FIG. 1 illustrates a schematic cross-sectional view of a wellbore 102, wherein a DAS system 110 may be used to perform acoustic sensing. A DAS system may be capable of producing the functional equivalent of tens, hundreds, or even thousands of acoustic sensors. Properties of the wellbore 102, a wellbore completion (e.g., casing, cement, production tubing, packers), and/or downhole formations and interstitial fluid properties surrounding or otherwise adjacent the wellbore 102 may be monitored over time based on the acoustic sensing. Further, hydrocarbon production may be controlled, or reservoirs 108 may be managed, based on these monitored properties.
The wellbore 102 may have a casing 104 disposed within, through which production tubing 106 may be deployed as part of a wellbore completion. The DAS system 110 may comprise an acoustic energy source and a DAS device. An active acoustic energy source may generate and emit acoustic signals downhole. For some embodiments, an active acoustic energy source may not be involved in situations where acoustic signals are generated passively (e.g., seismic or microseismic activity). The acoustic signals may interact with the wellbore 102, the wellbore completion, and/or various downhole formations or fluids adjacent the wellbore, leading to transmitted, reflected, refracted, absorbed, and/or dispersed acoustic signals. Measured acoustic signals may have various amplitude, frequency, and phase properties affected by the downhole environment, which may stay constant or change over time. Useful instantaneous, relative changes, time lapse, or accumulated data may be derived from the DAS system 110.
An optical waveguide, such as an optical fiber, within the wellbore 102 may function as the DAS device, measuring disturbances in scattered light that may be propagated within the waveguide (e.g., within the core of an optical fiber). The disturbances in the scattered light may be due to the transmitted, reflected, and/or refracted acoustic signals, wherein these acoustic signals may change the index of refraction of the waveguide or mechanically deform the waveguide such that the optical propagation time or distance, respectively, changes.

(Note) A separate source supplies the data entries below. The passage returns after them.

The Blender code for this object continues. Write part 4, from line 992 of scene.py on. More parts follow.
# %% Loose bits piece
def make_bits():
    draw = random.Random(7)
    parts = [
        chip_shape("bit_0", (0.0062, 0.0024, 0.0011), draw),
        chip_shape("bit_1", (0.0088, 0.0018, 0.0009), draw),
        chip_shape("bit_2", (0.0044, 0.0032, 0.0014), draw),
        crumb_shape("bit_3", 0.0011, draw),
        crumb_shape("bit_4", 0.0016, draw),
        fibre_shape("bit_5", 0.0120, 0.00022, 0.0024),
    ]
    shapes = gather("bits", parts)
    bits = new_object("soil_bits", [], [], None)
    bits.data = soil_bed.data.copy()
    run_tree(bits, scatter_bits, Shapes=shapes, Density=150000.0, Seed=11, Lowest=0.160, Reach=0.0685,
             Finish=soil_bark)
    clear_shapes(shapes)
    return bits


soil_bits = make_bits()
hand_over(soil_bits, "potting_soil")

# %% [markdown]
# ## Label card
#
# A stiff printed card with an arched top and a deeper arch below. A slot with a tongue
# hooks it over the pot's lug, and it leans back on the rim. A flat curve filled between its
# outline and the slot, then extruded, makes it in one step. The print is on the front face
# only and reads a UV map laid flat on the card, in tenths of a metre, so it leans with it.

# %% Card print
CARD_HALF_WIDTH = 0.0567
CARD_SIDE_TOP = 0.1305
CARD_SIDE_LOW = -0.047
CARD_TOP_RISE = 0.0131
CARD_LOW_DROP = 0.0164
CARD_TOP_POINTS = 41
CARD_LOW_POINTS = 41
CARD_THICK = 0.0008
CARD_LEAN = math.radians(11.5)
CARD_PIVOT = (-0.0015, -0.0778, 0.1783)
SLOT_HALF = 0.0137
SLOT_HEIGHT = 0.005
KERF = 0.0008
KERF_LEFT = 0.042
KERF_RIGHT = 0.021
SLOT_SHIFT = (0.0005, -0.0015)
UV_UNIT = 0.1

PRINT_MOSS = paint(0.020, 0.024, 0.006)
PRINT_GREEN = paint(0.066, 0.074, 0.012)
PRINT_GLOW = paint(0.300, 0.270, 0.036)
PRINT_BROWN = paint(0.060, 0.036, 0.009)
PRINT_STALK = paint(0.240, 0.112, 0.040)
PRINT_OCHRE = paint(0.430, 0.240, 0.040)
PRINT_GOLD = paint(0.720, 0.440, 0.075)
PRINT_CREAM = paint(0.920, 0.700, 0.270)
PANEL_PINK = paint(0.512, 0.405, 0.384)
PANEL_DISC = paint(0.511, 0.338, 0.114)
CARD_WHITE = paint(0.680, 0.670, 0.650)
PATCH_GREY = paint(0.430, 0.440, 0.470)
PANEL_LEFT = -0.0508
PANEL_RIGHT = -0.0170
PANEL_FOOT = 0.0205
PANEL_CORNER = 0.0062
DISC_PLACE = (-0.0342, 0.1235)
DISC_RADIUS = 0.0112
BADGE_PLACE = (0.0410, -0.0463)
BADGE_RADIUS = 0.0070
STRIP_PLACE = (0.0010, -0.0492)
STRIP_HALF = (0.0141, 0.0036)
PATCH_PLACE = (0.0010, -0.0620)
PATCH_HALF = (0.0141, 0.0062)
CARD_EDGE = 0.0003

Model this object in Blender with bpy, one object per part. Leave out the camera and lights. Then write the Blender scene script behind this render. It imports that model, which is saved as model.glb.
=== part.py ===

The DAS device generally includes employing a single fiber or multiple fibers in the same well and/or multiple wells. For example, multiple fibers may be utilized in different sections of a well, so that acoustic sensing may be performed in the different sections. Sensing may occur at relative levels or stations, immediately adjacent depth levels, or spatially remote depths. The DAS device may involve continuous or periodic dense coiling around a conduit to enhance detection, and coiling the fiber in various physical forms or directions may enhance dimensional fidelity.
The system 110 may have various effective measurement spatial resolutions along the DAS device, depending on the selected pulse widths and optical power of the laser or light source, as well as the acoustic source signature. Therefore, the DAS device may be capable of producing the functional equivalent of tens, hundreds, or even thousands of acoustic sensors along the waveguide, wherein acoustic sensors and/or their functional DAS equivalents may be used for the DAS system 110 in addition to the acoustic source.
Oilfield and wellbore data measurements, such as those previously discussed, are rapidly growing, especially in sensors such as distributed temperature, pressure, acoustic, strain, and chemical sensing. The datasets from sensing are typically obtained at high frequency and time intervals, and the generated data can be in the terabytes. Traditional techniques are inadequate for analyzing such large volumes of data, and most techniques decimate the data. As a result, the original resolution of the data can be lost and specific events particular times may not be analyzed and may instead be lost in the decimation or downsampling.